### Exercise description
Which lines in the records below contain the word "frame"? Copy each one out.

(Entries with parts and joints)
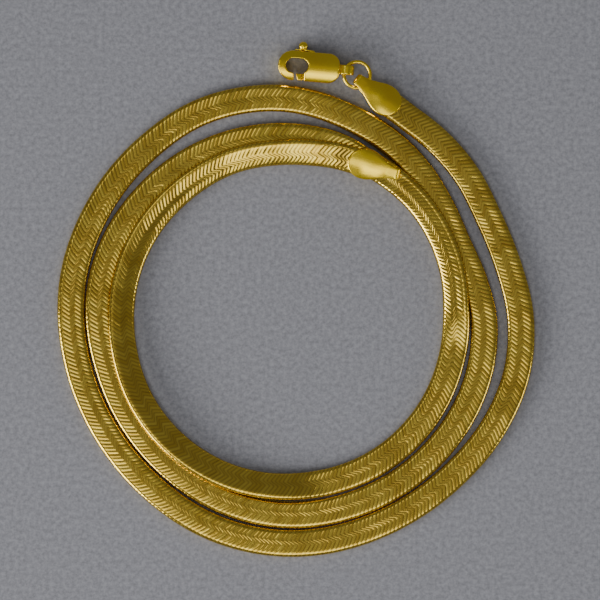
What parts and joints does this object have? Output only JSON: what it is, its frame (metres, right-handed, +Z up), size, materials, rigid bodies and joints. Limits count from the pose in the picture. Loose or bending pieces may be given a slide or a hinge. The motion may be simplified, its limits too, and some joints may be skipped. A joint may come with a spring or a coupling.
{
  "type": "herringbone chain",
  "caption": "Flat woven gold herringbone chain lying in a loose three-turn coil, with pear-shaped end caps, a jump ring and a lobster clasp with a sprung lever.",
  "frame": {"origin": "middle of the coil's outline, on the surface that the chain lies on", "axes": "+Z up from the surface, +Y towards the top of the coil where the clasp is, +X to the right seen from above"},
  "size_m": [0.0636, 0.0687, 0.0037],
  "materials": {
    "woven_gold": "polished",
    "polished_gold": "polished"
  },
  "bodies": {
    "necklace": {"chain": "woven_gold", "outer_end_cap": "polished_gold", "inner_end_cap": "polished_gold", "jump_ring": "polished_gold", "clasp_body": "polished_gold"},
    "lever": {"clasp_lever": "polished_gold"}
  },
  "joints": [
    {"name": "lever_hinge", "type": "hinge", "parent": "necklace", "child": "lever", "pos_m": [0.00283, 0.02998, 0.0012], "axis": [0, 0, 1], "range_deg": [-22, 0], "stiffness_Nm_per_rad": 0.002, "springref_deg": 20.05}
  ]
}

* * *

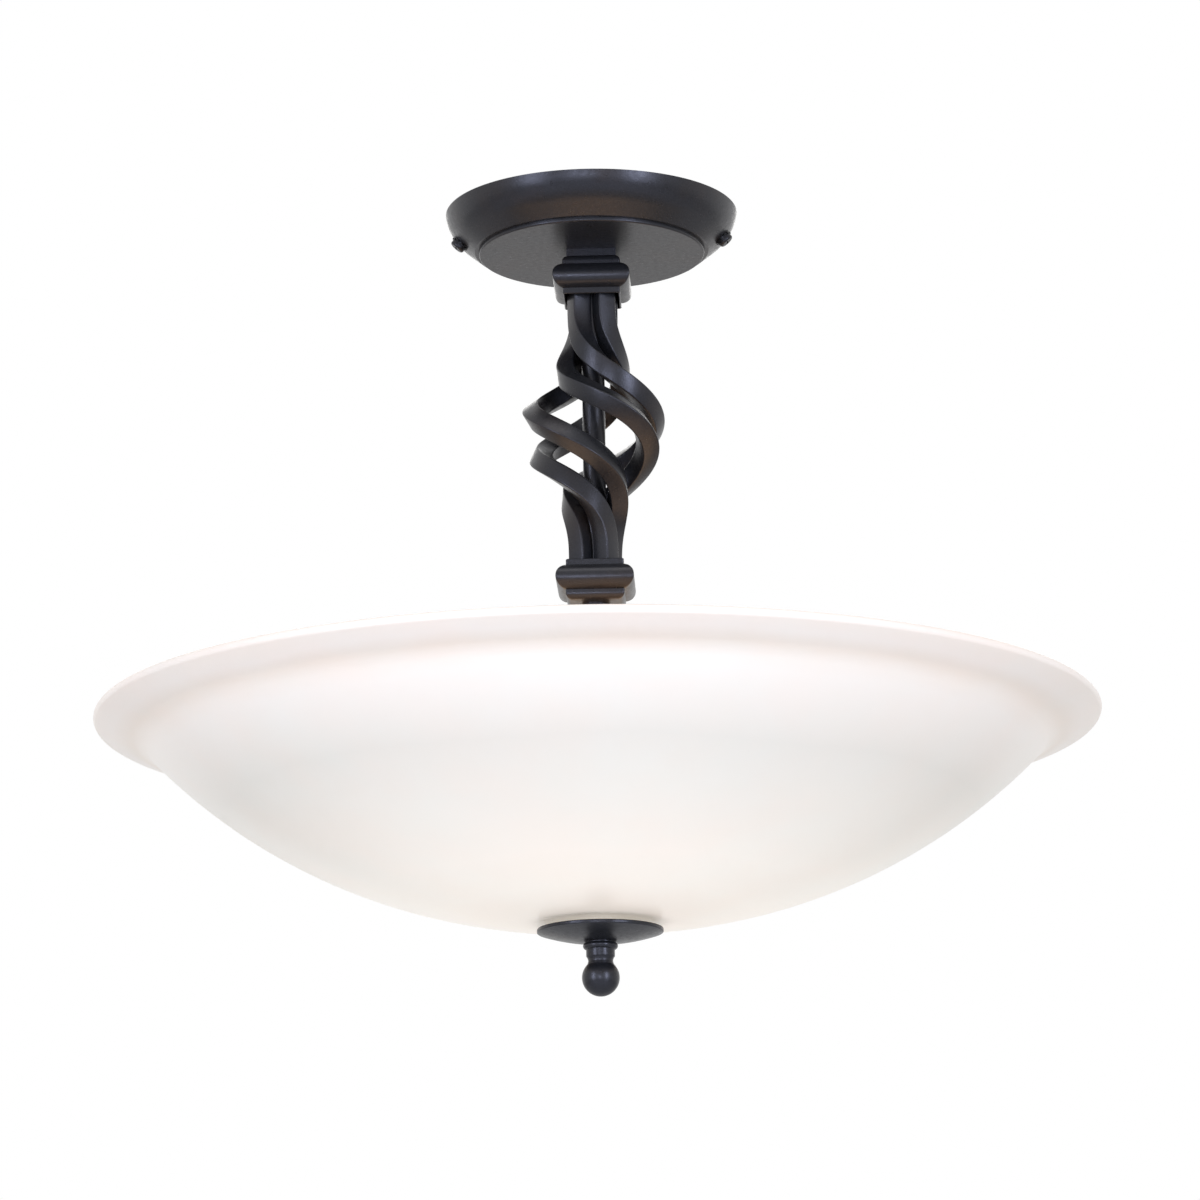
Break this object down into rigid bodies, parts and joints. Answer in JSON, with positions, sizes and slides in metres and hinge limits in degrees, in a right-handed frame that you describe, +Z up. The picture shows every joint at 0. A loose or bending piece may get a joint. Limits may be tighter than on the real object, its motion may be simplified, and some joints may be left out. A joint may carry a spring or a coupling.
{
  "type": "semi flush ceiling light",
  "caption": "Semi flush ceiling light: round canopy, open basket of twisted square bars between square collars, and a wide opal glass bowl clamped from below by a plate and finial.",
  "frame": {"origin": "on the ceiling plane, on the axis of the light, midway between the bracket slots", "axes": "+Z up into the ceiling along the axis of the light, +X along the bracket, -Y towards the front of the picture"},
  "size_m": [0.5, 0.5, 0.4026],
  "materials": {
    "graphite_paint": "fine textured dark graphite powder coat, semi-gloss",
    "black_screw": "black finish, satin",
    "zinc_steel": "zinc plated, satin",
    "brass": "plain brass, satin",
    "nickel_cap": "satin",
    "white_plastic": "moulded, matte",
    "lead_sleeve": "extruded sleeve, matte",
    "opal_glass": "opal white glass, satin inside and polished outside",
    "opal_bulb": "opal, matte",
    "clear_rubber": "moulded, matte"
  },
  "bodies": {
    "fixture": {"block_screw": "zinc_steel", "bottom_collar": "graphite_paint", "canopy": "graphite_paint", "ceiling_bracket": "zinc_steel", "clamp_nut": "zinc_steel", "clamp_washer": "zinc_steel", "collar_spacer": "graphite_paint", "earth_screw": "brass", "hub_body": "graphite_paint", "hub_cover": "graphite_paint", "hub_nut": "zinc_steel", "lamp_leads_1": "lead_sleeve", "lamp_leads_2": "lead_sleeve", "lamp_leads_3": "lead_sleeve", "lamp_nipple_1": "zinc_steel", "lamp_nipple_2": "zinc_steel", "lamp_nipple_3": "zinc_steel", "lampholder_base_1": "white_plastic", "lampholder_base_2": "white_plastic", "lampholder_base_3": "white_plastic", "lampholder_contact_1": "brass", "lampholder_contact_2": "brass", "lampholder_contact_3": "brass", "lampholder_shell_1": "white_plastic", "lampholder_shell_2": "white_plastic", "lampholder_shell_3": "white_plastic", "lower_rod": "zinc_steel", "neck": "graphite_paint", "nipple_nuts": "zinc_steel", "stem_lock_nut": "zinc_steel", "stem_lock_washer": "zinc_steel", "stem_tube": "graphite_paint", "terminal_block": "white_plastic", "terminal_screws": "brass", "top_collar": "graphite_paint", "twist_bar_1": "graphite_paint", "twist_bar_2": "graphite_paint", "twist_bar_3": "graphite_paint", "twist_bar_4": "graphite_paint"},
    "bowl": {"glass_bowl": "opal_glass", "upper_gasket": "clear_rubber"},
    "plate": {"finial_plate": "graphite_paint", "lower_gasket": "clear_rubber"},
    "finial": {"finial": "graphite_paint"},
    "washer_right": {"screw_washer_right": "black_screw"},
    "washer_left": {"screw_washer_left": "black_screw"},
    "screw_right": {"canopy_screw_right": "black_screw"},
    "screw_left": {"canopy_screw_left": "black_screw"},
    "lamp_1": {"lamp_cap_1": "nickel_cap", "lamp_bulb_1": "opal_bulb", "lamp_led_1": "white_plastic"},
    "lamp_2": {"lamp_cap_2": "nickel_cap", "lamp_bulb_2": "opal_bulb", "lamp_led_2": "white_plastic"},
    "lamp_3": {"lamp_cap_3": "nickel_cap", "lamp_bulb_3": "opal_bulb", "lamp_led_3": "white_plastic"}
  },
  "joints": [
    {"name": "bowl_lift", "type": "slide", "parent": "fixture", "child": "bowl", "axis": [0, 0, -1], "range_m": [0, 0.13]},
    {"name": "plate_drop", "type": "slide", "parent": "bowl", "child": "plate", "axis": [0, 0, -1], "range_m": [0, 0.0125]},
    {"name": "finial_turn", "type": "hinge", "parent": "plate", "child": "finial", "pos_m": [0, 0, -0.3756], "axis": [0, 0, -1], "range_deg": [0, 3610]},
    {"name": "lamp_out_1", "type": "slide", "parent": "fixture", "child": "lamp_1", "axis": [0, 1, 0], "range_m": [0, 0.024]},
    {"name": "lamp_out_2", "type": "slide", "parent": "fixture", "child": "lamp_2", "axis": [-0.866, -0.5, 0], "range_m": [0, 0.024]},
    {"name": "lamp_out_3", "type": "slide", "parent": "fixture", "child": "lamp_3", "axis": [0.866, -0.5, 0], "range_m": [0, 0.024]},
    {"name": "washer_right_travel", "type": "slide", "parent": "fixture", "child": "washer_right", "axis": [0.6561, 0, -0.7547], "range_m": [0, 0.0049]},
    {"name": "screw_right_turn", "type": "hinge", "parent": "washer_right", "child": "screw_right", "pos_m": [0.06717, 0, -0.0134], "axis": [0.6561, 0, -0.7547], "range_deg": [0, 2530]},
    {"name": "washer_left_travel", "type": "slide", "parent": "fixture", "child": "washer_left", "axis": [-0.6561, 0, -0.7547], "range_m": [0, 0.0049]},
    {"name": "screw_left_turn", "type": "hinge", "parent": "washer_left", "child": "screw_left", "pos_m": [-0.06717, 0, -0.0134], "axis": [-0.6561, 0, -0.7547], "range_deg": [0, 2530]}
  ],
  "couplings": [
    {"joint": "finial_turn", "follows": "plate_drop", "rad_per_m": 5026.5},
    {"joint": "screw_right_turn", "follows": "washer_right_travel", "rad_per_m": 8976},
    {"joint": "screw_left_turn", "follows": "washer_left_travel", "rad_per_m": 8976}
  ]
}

### Answer to this exercise
What parts and joints does this object have? Output only JSON: what it is, its frame (metres, right-handed, +Z up), size, materials, rigid bodies and joints. Limits count from the pose in the picture. Loose or bending pieces may be given a slide or a hinge. The motion may be simplified, its limits too, and some joints may be skipped. A joint may come with a spring or a coupling.
  "frame": {"origin": "middle of the coil's outline, on the surface that the chain lies on", "axes": "+Z up from the surface, +Y towards the top of the coil where the clasp is, +X to the right seen from above"},
Break this object down into rigid bodies, parts and joints. Answer in JSON, with positions, sizes and slides in metres and hinge limits in degrees, in a right-handed frame that you describe, +Z up. The picture shows every joint at 0. A loose or bending piece may get a joint. Limits may be tighter than on the real object, its motion may be simplified, and some joints may be left out. A joint may carry a spring or a coupling.
  "frame": {"origin": "on the ceiling plane, on the axis of the light, midway between the bracket slots", "axes": "+Z up into the ceiling along the axis of the light, +X along the bracket, -Y towards the front of the picture"},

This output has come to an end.